We were excited about HDL ideas from the start and we therefore developed and implemented them in our own design processes. Of course this was a learning curve and it required a process of familiarization that has cost time, but the colleagues working with HDL quickly adopted it and are giving positive feedback. Since then we have made a number of significant designs with HDL, designs that have resulted in working PCBs.
We’re not there yet: we’re continuing to develop and optimize HDL. The current version can be used quickly and easily and has reduced the chance of mistakes. The experience we have obtained with HDL has provided us with a long list of ideas about possible further developments. We’ve made a roadmap for HDL and will continue to develop the necessary tools. We are challenging other designers and clients to come and experience HDL for themselves and to work with us on the HDL roadmap.

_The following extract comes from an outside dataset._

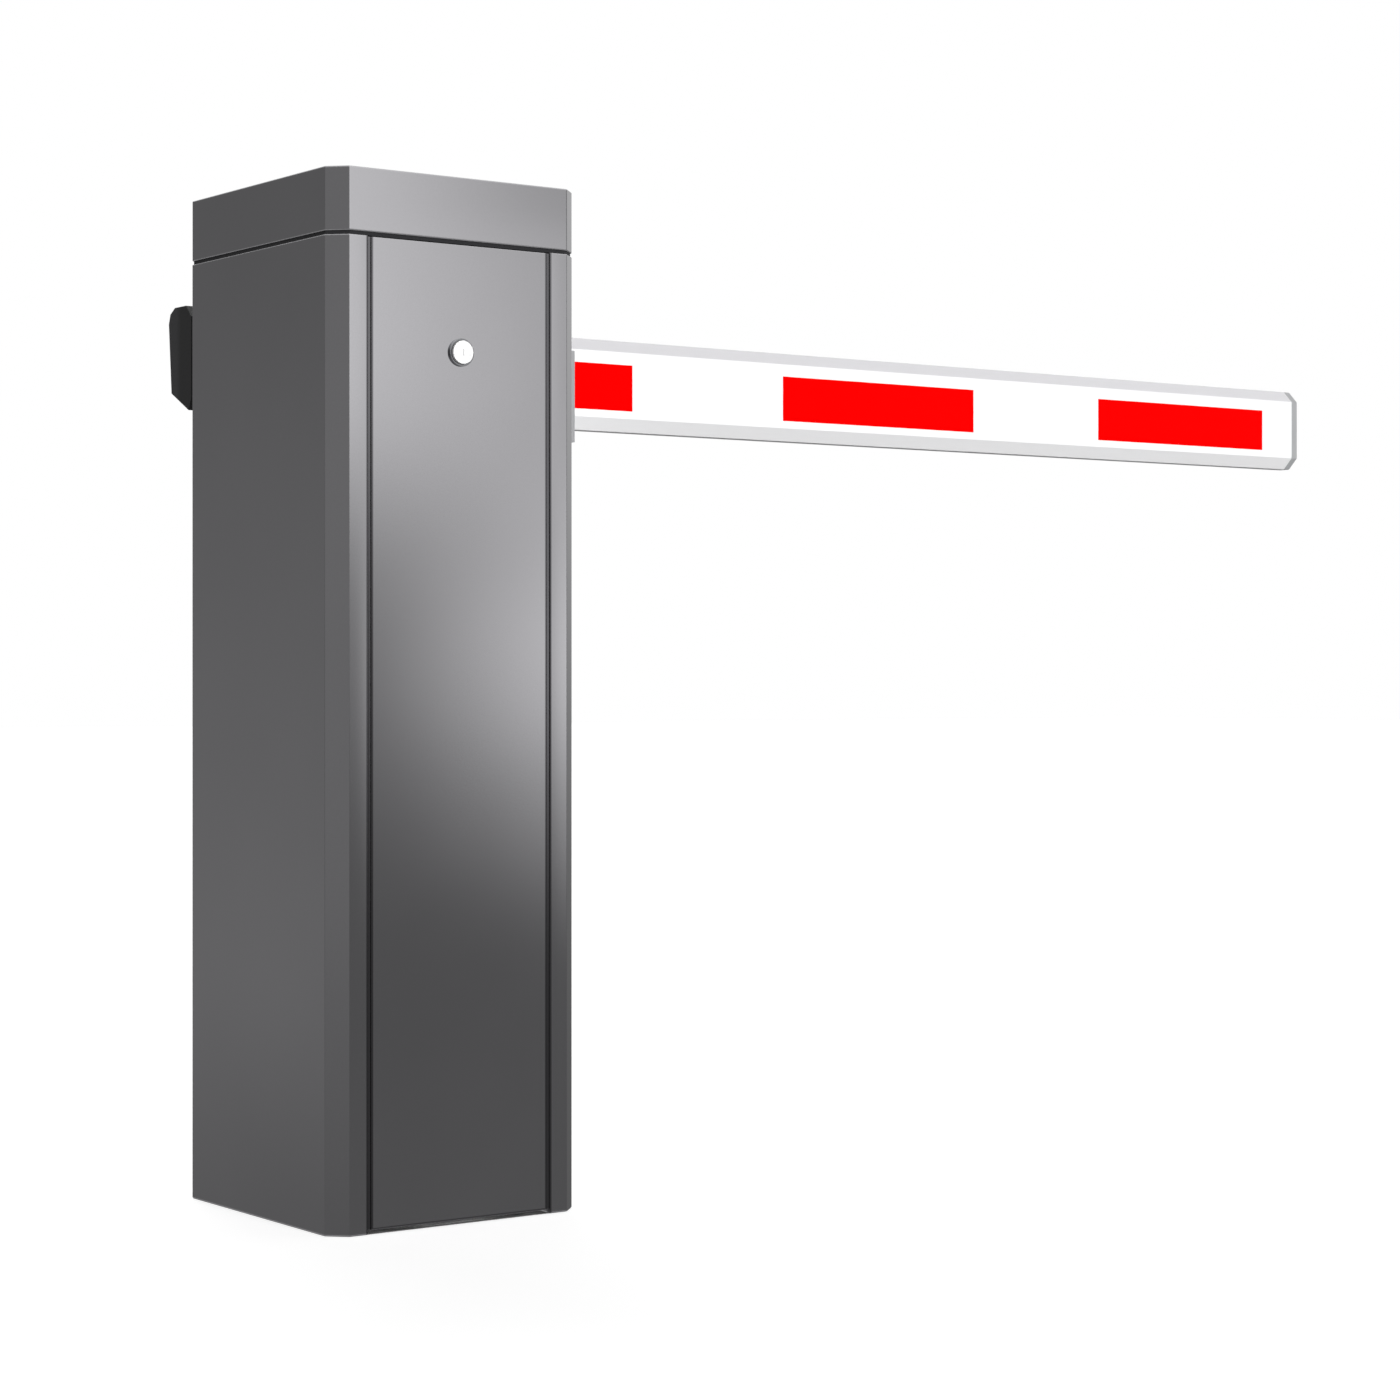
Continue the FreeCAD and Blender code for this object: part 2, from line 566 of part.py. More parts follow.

Programming languages such as Java, C and C++ can be used for all kinds of problems. But sometimes you’re trying to find a solution for a very specific application; that is not easy in a generic language. In that case, a domain-specific language or DSL can be useful. A DSL is a tailor-made language, designed specifically for a particular application or domain. It contains terminology and logical constructions that are used in that specific field. The language is designed in such a way that the designer can express more easily what he wants to achieve, in terms that people acquainted with the domain would use. SQL is a well-known example for databases, but you could also think of a language that a designer with traffic engineering expertise might use to describe the behavior of the traffic lights at an intersection. This means that the design can be read and understood by people who don’t know how to program, but who do have knowledge of that field.
DSL represents a higher functional level of abstraction compared to languages such as Java, and it is very suitable for model-based designs. But you can also develop a DSL for image processing, for instance to link a number of processing stages.